A Novel Approach to Detect Programed Death Ligand 1 (PD-L1) Status and Multiple Tumor Mutations Using a Single Non–Small-Cell Lung Cancer (NSCLC) Bronchoscopy Specimen

Abstract

Multiple biomarkers are under evaluation to guide the use of immune checkpoint inhibitors in non–small-cell lung cancer (NSCLC), including programed death ligand 1 (PD-L1) tumor cell staining. We have developed a new approach that accurately quantifies PD-L1 status and identifies multiple mutations by using a single bronchoscopy specimen. A novel molecular marker was identified to detect the presence of malignant cells in radial endobronchial ultrasound bronchial brushings from NSCLC (n = 15) and benign (n = 13) nodules by quantitative real-time RT-PCR (RT-qPCR). The MMP9:TIMP3 transcript ratio was significantly increased in NSCLC and using receiver operating characteristic curve analysis accurately discriminated malignant and benign bronchoscopy specimens (area under the curve = 0.98; 95% CI, 0.93–1; P < 0.0001).
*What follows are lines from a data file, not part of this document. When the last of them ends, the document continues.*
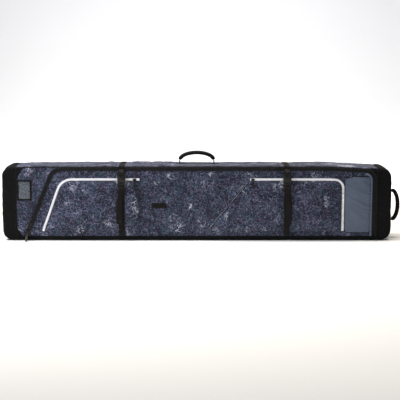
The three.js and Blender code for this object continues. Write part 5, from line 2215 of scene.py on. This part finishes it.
@dataclass(frozen=True)
class Studio:
    """Pale floor, soft light and the camera."""

    distance: float = 4.6
    elevation: float = math.radians(8)
    target: tuple[float, float, float] = (0.0138, 0.0, 0.1596)
    seen: float = 1.696

    def build(self) -> None:
        """Adds everything that isn't the bag."""
        self.floor()
        self.world()
        self.lamp("overhead", (0, 0.1, 2.3), (0, 0, 0), (3.2, 0.4), 92, (1, 0.91, 0.75))
        self.lamp("behind", (0, 1.6, 1.6), (0, 4.5, 0.3), (3.4, 1.0), 140)
        self.lamp("key", (-1.5, -0.7, 1.9), (0.1, 0, 0.15), (0.7, 0.4), 45)
        self.camera()

    def floor(self) -> None:
        """A floor that curves up into a backdrop far behind the bag."""
        line = spaced(rounded([(-7, -0.002, 0), (6, -0.002, 2.5), (6, 6, 0)], closed=False, steps=24), 0.25)
        cells = 12
        points = np.vstack([[(x, y, z) for x in np.linspace(-9, 9, cells + 1)] for y, z in line])
        faces = []
        for i, k in itertools.product(range(len(line) - 1), range(cells)):
            a = i * (cells + 1) + k
            faces.append((a, a + 1, a + cells + 2, a + cells + 1))
        mesh = mesh_of("floor", Solid(points, faces))
        mesh.shade_smooth()
        shader = Shader("floor_paper", Specular_IOR_Level=0.1)
        cloud = shader.noise(shader.place(), 1.2, 3, 0.5)
        shader.colour(shader.mix(cloud, (0.86, 0.86, 0.87), (0.90, 0.90, 0.91)))
        shader.rough(0.85 + 0.1 * cloud)
        mesh.materials.append(shader.material)
        placed("floor", mesh)

    @staticmethod
    def world() -> None:
        """An even pale surround."""
        world = bpy.data.worlds.new("studio")
        world.use_nodes = True
        inputs = world.node_tree.nodes["Background"].inputs
        inputs["Color"].default_value = (0.93, 0.95, 1, 1)
        inputs["Strength"].default_value = 0.27
        bpy.context.scene.world = world

    @staticmethod
    def lamp(name: str, place: Sequence[float], target: Sequence[float], size: tuple[float, float],
             power: float, colour: Colour = (1, 1, 1)) -> None:
        """A soft rectangular lamp that faces a target.

        Args:
            name: Its name.
            place: Where it hangs.
            target: The place that it faces.
            size: Its two sides.
            power: Its power in watts.
            colour: Its colour.
        """
        light = bpy.data.lights.new(name, "AREA")
        light.shape = "RECTANGLE"
        light.size, light.size_y = size
        light.energy = power
        light.color = colour
        lamp = placed(name, light)
        lamp.location = place
        lamp.rotation_euler = (Vector(target) - Vector(place)).to_track_quat("-Z", "Y").to_euler()

    def camera(self) -> None:
        """A camera a little above the bag, straight in front of its middle."""
        lens = bpy.data.cameras.new("camera")
        lens.sensor_width = 36
        lens.lens = 36 * (self.distance - 0.09) / self.seen
        camera = placed("camera", lens)
        back = Vector((0, -math.cos(self.elevation), math.sin(self.elevation)))
        camera.location = Vector(self.target) + back * self.distance
        camera.rotation_euler = (-back).to_track_quat("-Z", "Y").to_euler()
        bpy.context.scene.camera = camera


def main() -> None:
    """Builds the bag in order, then the studio."""
    logging.basicConfig(level=logging.INFO, format="%(message)s")
    skin = Skin.read()
    LOG.info("skin: %s", skin)
    feet = {joint["name"]: joint["pos_m"] for joint in frame["joints"] if joint["name"].endswith("flop")}
    above = Matrix.Translation((0, feet["carry_handle_flop"][1], skin.height))
    beside = (Matrix.Translation((skin.half_length, 0, feet["tow_handle_flop"][2]))
              @ Matrix.Rotation(math.pi / 2, 4, "Y"))
    handles = [
        Handle("carry_handle", span=145 * MM, height=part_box("carry_handle_grip")[1].z - skin.height,
               place=above),
        Handle("tow_handle", span=127 * MM, height=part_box("tow_handle_grip")[1].x - skin.half_length,
               place=beside),
    ]
    for assembly in (Shell(skin), Zips(skin), Pockets(skin), Trim(skin), Straps(skin), Sliders(skin),
                     Lining(skin)):
        LOG.info("assembly: %s", type(assembly).__name__)
        assembly.build()
        assembly.dress()
    for handle in handles:
        handle.build()
    for level in ("lower", "upper"):
        Wheel(level).build()
    Studio().build()
    bpy.context.scene.view_settings.view_transform = "Standard"


if __name__ == "__main__":
    main()
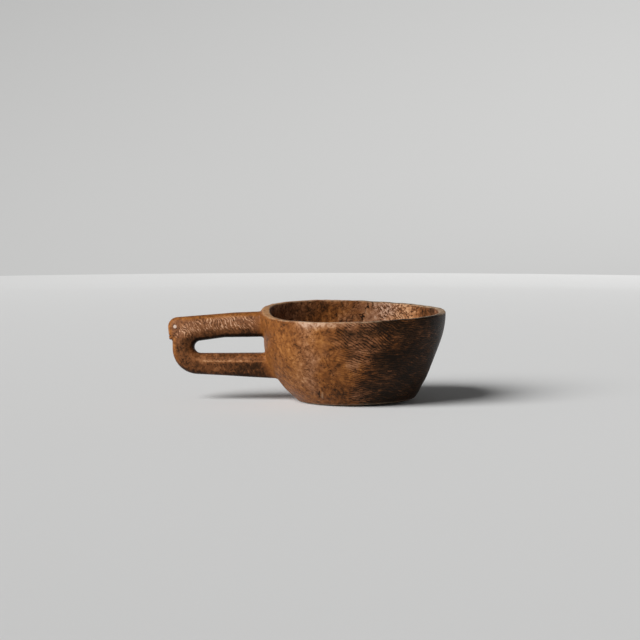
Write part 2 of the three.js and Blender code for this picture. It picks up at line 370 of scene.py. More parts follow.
def handle_field(x, y, z):
    """The loop: a bar with a soft ridge along its side, a sloping outer facet and worn edges."""
    root = BOWL_SHIFT - BOWL_HALF_LENGTH
    half_width = HANDLE_HALF_WIDTH * (1 + ROOT_SPREAD * smoothstep(x, root - SPREAD_LENGTH, root))
    outside, slot = LOOP.at(x, z), SLOT.at(x, z)
    from_ridge = slot - handle_ridge(z)
    fall = SLOPE_OUT * from_ridge - (SLOPE_OUT + SLOPE_IN) * soft_minimum(from_ridge, RIDGE_SOFTNESS)
    side = (np.abs(y) - half_width + fall) / math.hypot(1, SLOPE_IN)
    reach, drop = TOP_FACET
    facet = ((np.abs(y) - half_width) / reach + outside / drop + 1) / math.hypot(1 / reach, 1 / drop)
    bar = cut(cut(outside, facet, FACET_EDGE), side, FACET_EDGE)
    bar = cut(bar, cut(outside, side, SIDE_EDGE), 1)
    return cut(bar, -slot, SLOT_EDGE)


def segment_gap(u, v, start, end):
    """Distance in a plane to a straight segment."""
    (au, av), (bu, bv) = start, end
    along = ((u - au) * (bu - au) + (v - av) * (bv - av)) / ((bu - au) ** 2 + (bv - av) ** 2)
    along = np.clip(along, 0, 1)
    return np.hypot(u - au - along * (bu - au), v - av - along * (bv - av))


def check_gap(x, y, z, outer):
    """Distance sideways to the drying check in the front of the bowl's outside."""
    wander = CHECK_WANDER * np.sin(z / 3)
    in_front = (y < 0) & (outer > -CHECK_REACH)
    return np.where(in_front, segment_gap(x + wander, z, *CHECK), NOWHERE_NEAR)


def notch_gap(x, z):
    """Distance sideways to the knife line above the lip."""
    return segment_gap(x, z, *NOTCH)


def worn_spot_gap(x, y, z):
    """Distance sideways to the middle of the pale worn spot."""
    return np.where(y < 0, np.hypot(x - WORN_SPOT_X, z - WORN_SPOT_Z), NOWHERE_NEAR)


def scored(body, gap, half_width, depth):
    """Cuts a narrow groove into the surface, tapering with depth."""
    groove = np.maximum(gap - half_width * np.clip(1 + body / depth, 0, 1), -body - depth)
    return np.maximum(body, -groove)


def unevenness(x, y, z):
    """Slow waves left by the carving, from -1 to 1."""
    first = np.sin(x / 21 + 1.1 * np.sin(z / 27) + y / 43) * np.sin(y / 24 - z / 33 + 0.7)
    second = np.sin(x / 11 - y / 13 + 2.0) * np.sin(z / 12 + x / 37 + 1.9 * np.sin(y / 31))
    return 0.65 * first + 0.35 * second


def knife_wobble(angle):
    """Small waves along the rim, long ones and short ones."""
    long_waves = np.sin(17 * angle + 2 * np.sin(5 * angle))
    short_waves = np.sin(37 * angle + 3 * np.sin(7 * angle))
    return long_waves + 0.6 * short_waves


def fields(x, y, z):
    """The separate fields that the carving is put together from."""
    radius, height, angle = level_coordinates(x, y, z, BOWL_SHIFT)
    at_handle = np.exp(-(((np.pi - np.abs(angle)) / ROOT_SPAN) ** 2))
    at_far_end = np.exp(-((angle / ROOT_SPAN) ** 2))
    rise = ROOT_UP * at_handle + FAR_UP * at_far_end
    wobble = knife_wobble(angle)
    inner_radius, inner_height, _ = level_coordinates(x, y, z, BOWL_SHIFT + INSIDE_SHIFT)
    return {
        "outer": OUTER.at(radius, height) - ROOT_OUT * at_handle * smoothstep(height, ROOT_LOW, ROOT_HIGH),
        "top": height - RIM_HEIGHT - rise - RIM_WOBBLE * wobble,
        "at_handle": at_handle,
        "hollow": HOLLOW.at(inner_radius, inner_height),
        "handle": handle_field(x, y, z),
        "radius": radius,
        "height": height,
    }


def carving(x, y, z):
    """Signed distance to the whole carving, negative in the wood."""
    part = fields(x, y, z)
    uneven = unevenness(x, y, z)
    above_base = smoothstep(z, *LEVEL_UNTIL)
    outer = part["outer"] + WAVINESS * uneven * above_base
    hollow = part["hollow"] + HOLLOW_WAVINESS * unevenness(y + 40, x - 25, z)
    body = join(outer, part["handle"], ROOT_FILLET)
    body = cut(body, -z, BASE_EDGE)
    body = cut(body, part["top"], RIM_EDGE + ROOT_SOFTENING * part["at_handle"])
    body = cut(body, -hollow, RIM_EDGE)
    body = scored(body, check_gap(x, y, z, part["outer"]), CHECK_HALF_WIDTH, CHECK_DEPTH)
    return scored(body, notch_gap(x, z), NOTCH_HALF_WIDTH, NOTCH_DEPTH)


# ---- Meshing the field ----
CORNERS = [(i, j, k) for i in (0, 1) for j in (0, 1) for k in (0, 1)]
EDGES = [
    (a, b)
    for a in CORNERS
    for b in CORNERS
    if sum(b) - sum(a) == 1 and all(q >= p for p, q in zip(a, b))
]


def corner_values(values, corner):
    """The value at one corner of every grid cell."""
    return values[tuple(slice(o, size - 1 + o) for o, size in zip(corner, values.shape))]


def cell_points(values, cells):
    """One vertex in every given grid cell: the mean of the places where the surface crosses its edges."""
    total, count = np.zeros(cells.shape), np.zeros(len(cells))
    for a, b in EDGES:
        va, vb = (values[tuple((cells + c).T)] for c in (a, b))
        crossed = (va < 0) != (vb < 0)
        share = np.where(crossed, va / np.where(crossed, va - vb, 1), 0)
        total += crossed[:, None] * (np.array(a) + share[:, None] * (np.array(b) - np.array(a)))
        count += crossed
    return cells + total / count[:, None]


def crossing_quads(values, index, axis):
    """One quad across every grid edge along an axis that the surface crosses, facing outwards."""
    u, v = (axis + 1) % 3, (axis + 2) % 3
    crossed = (values < 0) != (np.roll(values, -1, axis=axis) < 0)
    crossed[tuple(slice(-1, None) if a == axis else slice(None) for a in range(3))] = False
    at = np.argwhere(crossed)
    du, dv = np.eye(3, dtype=int)[u], np.eye(3, dtype=int)[v]
    quad = np.stack([index[tuple((at - o).T)] for o in (du + dv, dv, 0 * du, du)], 1)
    leaving = values[tuple(at.T)] < 0
    return np.where(leaving[:, None], quad, quad[:, ::-1])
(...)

Utilizing the same specimens, PD-L1 expression and multiple oncogenic mutations were detected by RT-qPCR and next-generation sequencing. A second archive of snap-frozen squamous cell carcinoma (n = 40) and control (n = 20) biopsies with matching formalin-fixed, paraffin-embedded slides were used to compare PD-L1 status by immunohistochemistry and RT-qPCR. The biopsy cohort confirmed that the MMP-9:TIMP3 ratio was predictive of malignancy and demonstrated that PD-L1 transcript expression was concordant with PD-L1 tumor cell membrane staining in NSCLC (Spearman r = 0.636, P < 0.0001). This rapid molecular approach can detect malignant cells and using the same single bronchoscopy specimen can generate high-quality unfixed nucleic acid that accurately quantify PD-L1 status and identify multiple oncogenic mutations.